Technology on Command
Students Explore Speech Recognition Software
There’s no way around it: kids need to learn how to type, and not with one finger. Texting doesn’t count. However, it’s not hard to imagine their world as adults when their voices will do much of the work and the common desktop computer with a keyboard will be left behind as they talk into their watch-sized computers.
Speech recognition software has already made huge advances since it was introduced more than two decades ago. Recently, students at Empow had a chance to test out the latest technology when representatives of the Burlington, Massachusetts-based company Nuance visited Empow Studios. They demonstrated their Dragon Systems software, which was originally released in 1994. The technology has come a long way and allows users to dictate their speech and capture user’s intent through Natural Language Understanding (NLU). Newer software offers close to real-time dictation and works in numerous desktop applications. It can also be found in mobile devices, automobiles, and in smart home devices like refrigerators and thermostats. Speech recognition is being used to make the lives of families easier, and also more accessible for people with disabilities.

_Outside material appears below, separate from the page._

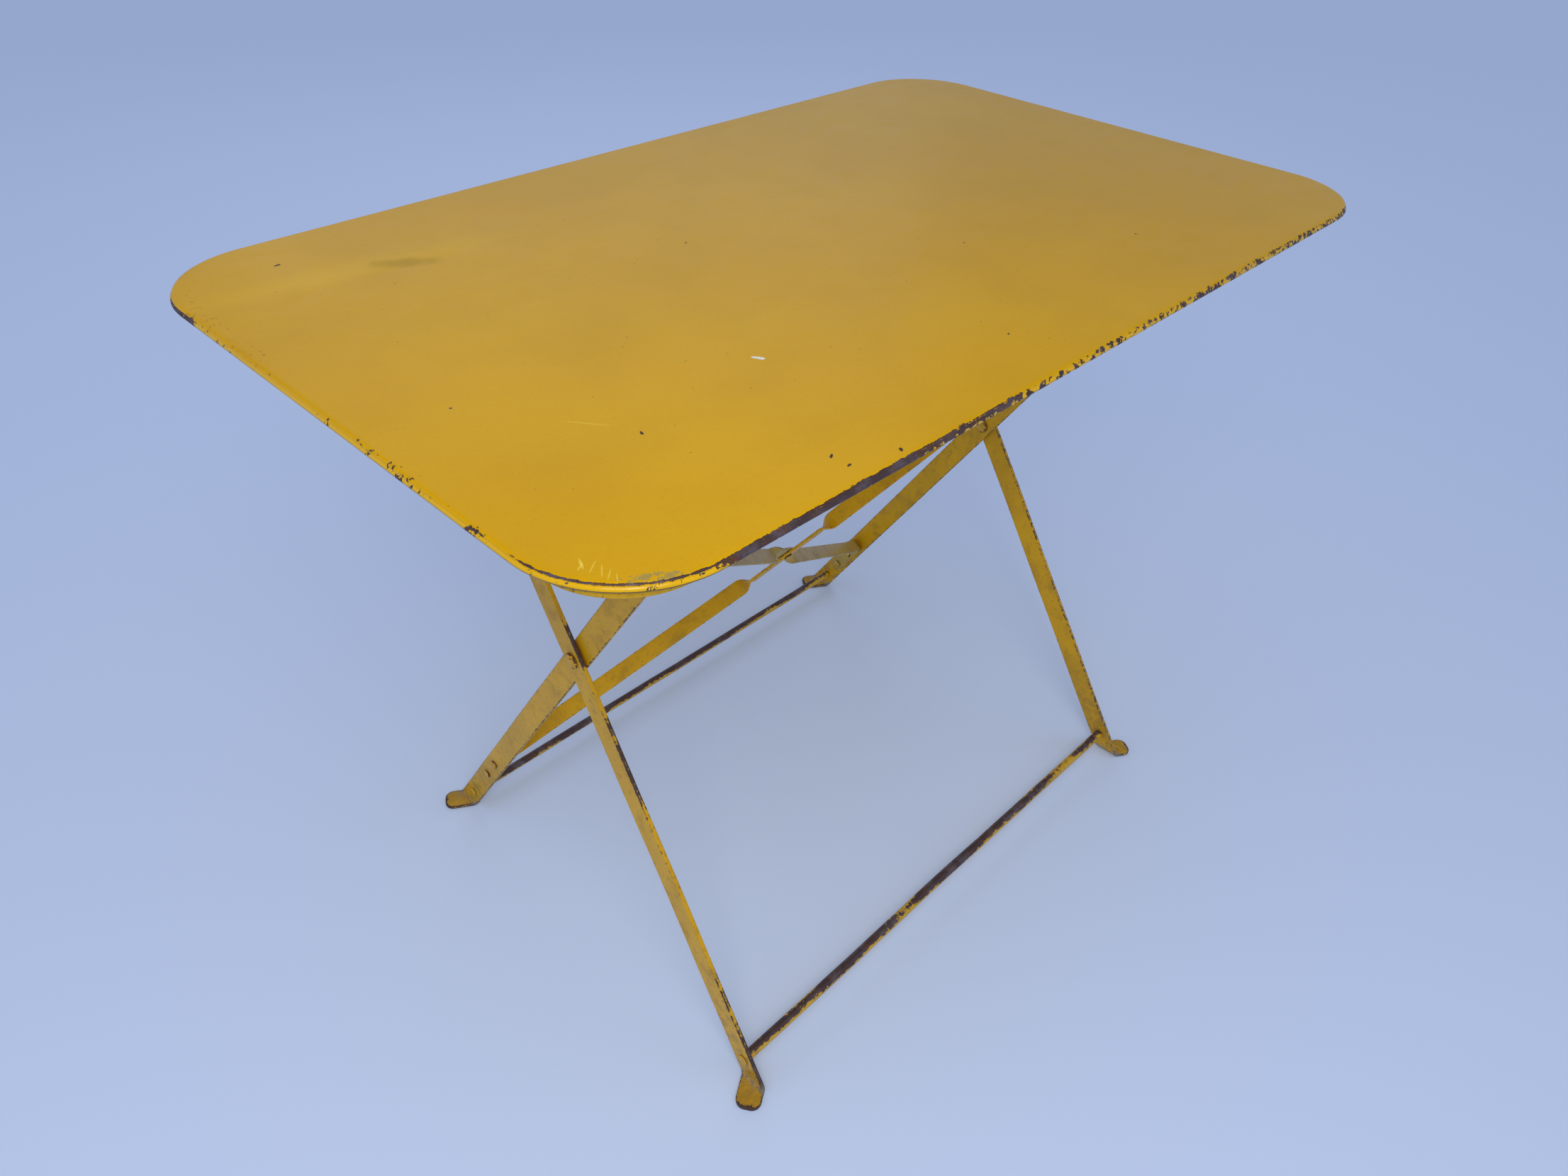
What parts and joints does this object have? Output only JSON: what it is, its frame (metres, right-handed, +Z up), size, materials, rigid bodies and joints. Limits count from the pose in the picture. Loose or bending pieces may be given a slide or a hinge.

During the presentation, Naveen Parihar, a member of Nuance’s core speech recognition engine team, explained how the challenge of recognizing a human voice is met using a ‘divide and conquer’ approach that is fundamental to many computer science algorithms. “Given an audio signal, the speech recognition process is broken down, based on expert knowledge, into components like signal processing, language modeling, acoustic modeling and search,” says Parihar. “The results of these components are combined to arrive at a sequence of words.”
The students were impressed with the ability of the speech engine to understand and track their words. “I noticed during the presentation that the kids were constantly asking questions,” says Empow administrator Taylor Tutwiler. “They were fascinated by the presenters because they had helped create the technology they see everyday on their parents’ phones and tablets.”
“It was nice to have a professional programmer talk about his everyday life at Nuance because the kids here start relating what they’ve learned about coding and how they can apply it to cool innovative technologies,” says Empow outreach director Dave Gutierrez, who strives to boost learning at Empow with varied technical demonstrations. Of course, there’s always elements of fun. “One of the kids asked, “Dragon, play a rock song,” and Katy Perry started playing,” laughs Gutierrez. “Everyone wanted to try it!”
“The students have curious minds wanting to learn and we are eager to share our passion for speech recognition,” adds Parihar, who says he also benefitted from the event. “We enjoyed interacting with the students. It expanded my understanding about what is important to them, and how much the world has changed since I was in school. As always, learning is bi-directional.”